If you regularly put your computer to sleep to save power and money, it can be very frustrating when you return to your computer to find it powered on. To troubleshoot why it’s awake when it is supposed to be asleep, you can run some commands to try to identify the cause.
The Power Configuration command built into Windows allows you command line access to set your power options such as sleep and monitor turn off but it also provides access to additional information. You can run the PowerCFG command with parameters or switches to query for that information.
The lastwake parameter will tell you what the source of the last wake up was. For example, you might see that it was the Power Button, wake on lan, or an application. (This is not always the most accurate. It depends on how your motherboard considers its devices. For my computer with “allow USB devices to wake computer” set in the BIOS hitting the keyboard or mouse still reports as the power button.) It gives you a place to start.

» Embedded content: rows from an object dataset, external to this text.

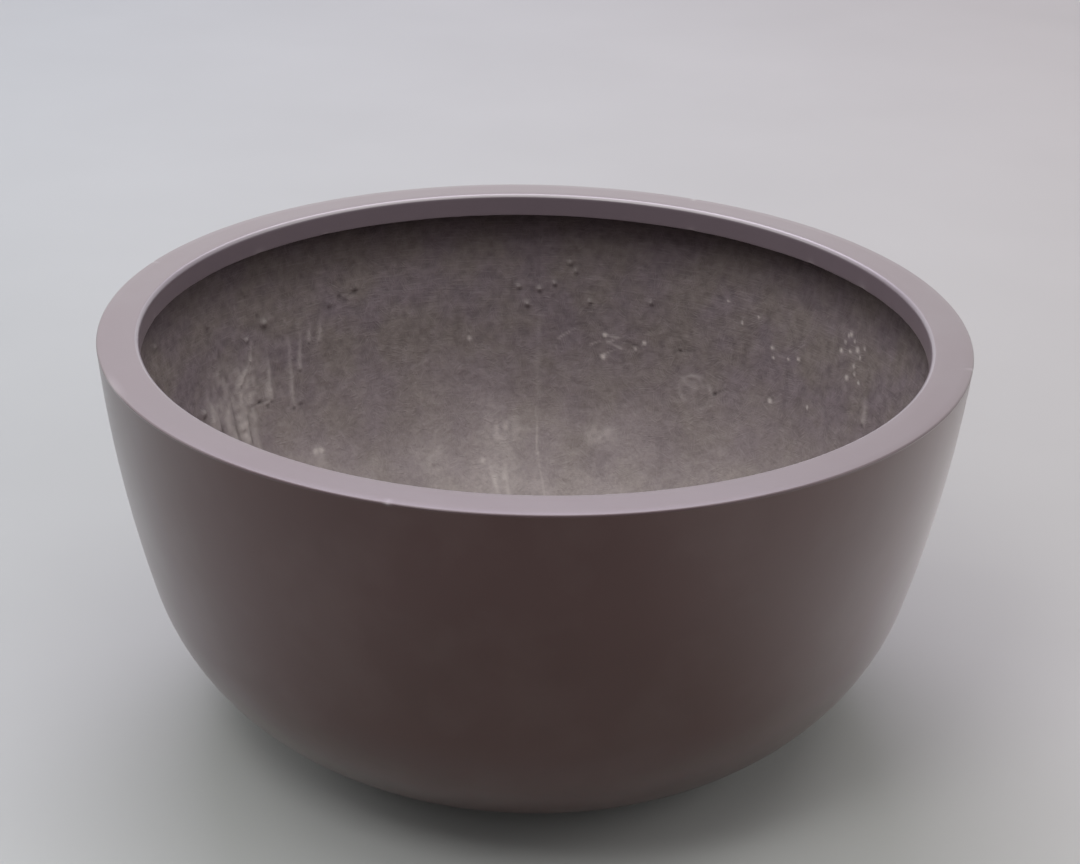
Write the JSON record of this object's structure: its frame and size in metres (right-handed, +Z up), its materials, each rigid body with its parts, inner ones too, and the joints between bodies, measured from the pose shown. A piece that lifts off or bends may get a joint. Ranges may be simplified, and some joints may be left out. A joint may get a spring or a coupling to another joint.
{
  "type": "fiberglass bowl planter",
  "caption": "Large round bowl planter in painted fibreglass, with a flat rim, a drop lip, a rough hand-laid inside and a drain hole closed by a pull-out rubber plug.",
  "frame": {"origin": "middle of the flat base, on its underside", "axes": "+Z up along the bowl's axis; the seam between the halves of the inner laminate lies in the Y-Z plane, at the front (-Y) and the back (+Y)"},
  "size_m": [0.9139, 0.914, 0.457],
  "materials": {
    "satin_paint": "satin",
    "raw_laminate": "matte",
    "bond_paste": "matte",
    "black_rubber": "matte"
  },
  "bodies": {
    "planter": {"bowl_shell": "satin_paint", "rim_ring": "satin_paint", "inner_laminate_left": "raw_laminate", "inner_laminate_right": "raw_laminate", "base_patch": "raw_laminate", "rim_bond_tape": "raw_laminate", "rim_bond_bead": "bond_paste"},
    "plug": {"drain_plug": "black_rubber"}
  },
  "joints": [
    {"name": "plug_lift", "type": "slide", "parent": "planter", "child": "plug", "axis": [0, 0, 1], "range_m": [0, 0.48]}
  ]
}
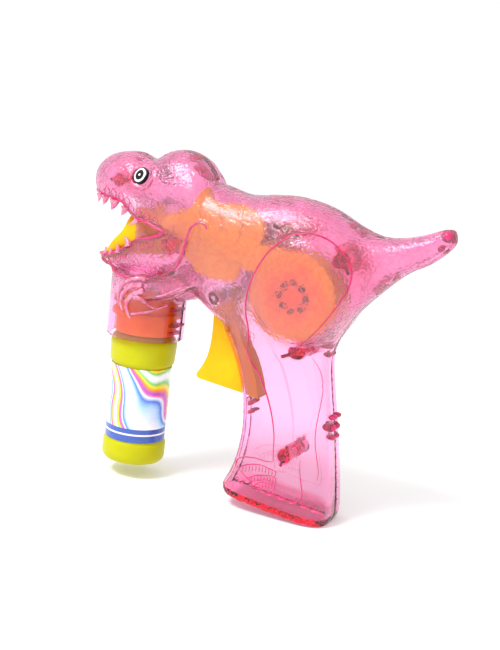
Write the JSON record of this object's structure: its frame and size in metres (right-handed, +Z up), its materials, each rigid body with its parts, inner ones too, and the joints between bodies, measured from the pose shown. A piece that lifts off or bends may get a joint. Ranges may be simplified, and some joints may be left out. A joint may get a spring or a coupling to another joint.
{
  "type": "bubble blower",
  "caption": "Hand-held dinosaur bubble blower: clear moulded shell, trigger-driven gears and fan, squeeze pump, bubble nozzle in the jaws and a screw-on liquid bottle.",
  "frame": {"origin": "centre of the bounding box in X and Y, at the lowest point of the grip foot", "axes": "+Z up with the bottle upright, -X towards the snout and +X towards the tail, -Y is the toy's left side"},
  "size_m": [0.212, 0.06, 0.1899],
  "materials": {
    "clear_pink": "translucent, pebbled on the body and clear on the grip",
    "yellow_plastic": "satin moulded",
    "orange_plastic": "satin moulded",
    "white_plastic": "satin acetal",
    "steel": "bright zinc",
    "eye_white": "printed dome",
    "silicone": "milky silicone",
    "lime_bottle": "blow-moulded satin",
    "label_film": "printed shrink film"
  },
  "bodies": {
    "housing": {"left_shell": "clear_pink", "right_shell": "clear_pink", "screw_nose": "steel", "screw_cheek": "steel", "screw_haunch_top": "steel", "screw_haunch_rear": "steel", "screw_haunch_low": "steel", "screw_grip": "steel", "left_eye": "eye_white", "right_eye": "eye_white", "trigger_pin": "steel", "trigger_spring": "steel", "gearbox_inner_plate": "yellow_plastic", "gearbox_outer_plate": "yellow_plastic", "gear_one_axle": "steel", "gear_two_axle": "steel", "pump_axle": "steel", "fan_housing_left": "orange_plastic", "fan_housing_right": "orange_plastic", "air_duct": "yellow_plastic", "nozzle_barrel": "yellow_plastic", "bubble_ring": "orange_plastic", "drip_tray": "yellow_plastic", "pump_track": "yellow_plastic", "feed_tube": "silicone", "bottle_socket": "orange_plastic", "sealing_washer": "silicone"},
    "trigger": {"trigger": "yellow_plastic"},
    "gear_one": {"gear_one": "white_plastic"},
    "gear_two": {"gear_two": "white_plastic"},
    "fan": {"fan_pinion": "white_plastic", "impeller": "white_plastic", "fan_shaft": "steel"},
    "pump": {"pump_gear": "white_plastic", "pump_rotor": "white_plastic", "pump_roller_1": "steel", "pump_roller_2": "steel", "pump_roller_3": "steel"},
    "wiper": {"film_wiper": "white_plastic"},
    "bottle": {"bottle": "lime_bottle", "bottle_label": "label_film"}
  },
  "joints": [
    {"name": "trigger_pull", "type": "hinge", "parent": "housing", "child": "trigger", "pos_m": [-0.017, 0, 0.1155], "axis": [0, -1, 0], "range_deg": [0, 16], "stiffness_Nm_per_rad": 0.5, "springref_deg": -20.05},
    {"name": "gear_one_spin", "type": "hinge", "parent": "housing", "child": "gear_one", "pos_m": [-0.00098, 0, 0.1425], "axis": [0, -1, 0], "range_deg": [-52, 2]},
    {"name": "gear_two_spin", "type": "hinge", "parent": "housing", "child": "gear_two", "pos_m": [0.00369, 0, 0.11907], "axis": [0, -1, 0], "range_deg": [-2, 144]},
    {"name": "fan_spin", "type": "hinge", "parent": "housing", "child": "fan", "pos_m": [0.026, 0, 0.123], "axis": [0, -1, 0], "range_deg": [-372, 4]},
    {"name": "pump_spin", "type": "hinge", "parent": "housing", "child": "pump", "pos_m": [-0.02527, 0, 0.136], "axis": [0, -1, 0], "range_deg": [-2, 121]},
    {"name": "wiper_spin", "type": "hinge", "parent": "housing", "child": "wiper", "pos_m": [-0.068, 0, 0.1415], "axis": [-1, 0, 0], "range_deg": [-2, 182]},
    {"name": "bottle_unscrew", "type": "slide", "parent": "housing", "child": "bottle", "axis": [0, 0, -1], "range_m": [0, 0.02]}
  ],
  "couplings": [
    {"joint": "gear_one_spin", "follows": "trigger_pull", "ratio": -3.1667},
    {"joint": "gear_two_spin", "follows": "trigger_pull", "ratio": 8.8667},
    {"joint": "fan_spin", "follows": "trigger_pull", "ratio": -23.053},
    {"joint": "pump_spin", "follows": "trigger_pull", "ratio": 7.3889},
    {"joint": "wiper_spin", "follows": "trigger_pull", "ratio": 11.25}
  ]
}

You can also user powercfg -waketimers
The waketimers parameter must be run as an administrator. It will show you any scheduled processes that will wake the computer out of sleep or hibernate.
Using this information, a few people noticed that Spotify was waking their computer every 15 minutes after an update took effect in September. A few weeks later update version 126.96.36.199.gf21970bd has fixed the issue and Spotify no longer has a wake timer on their computers.
If you are experiencing similar issues, you might be able to find the culprit is some other application or a device. You may then be able to configure the application to not wake the computer if it was doing it intentionally, or modify the device power configuration to not be able to wake the computer.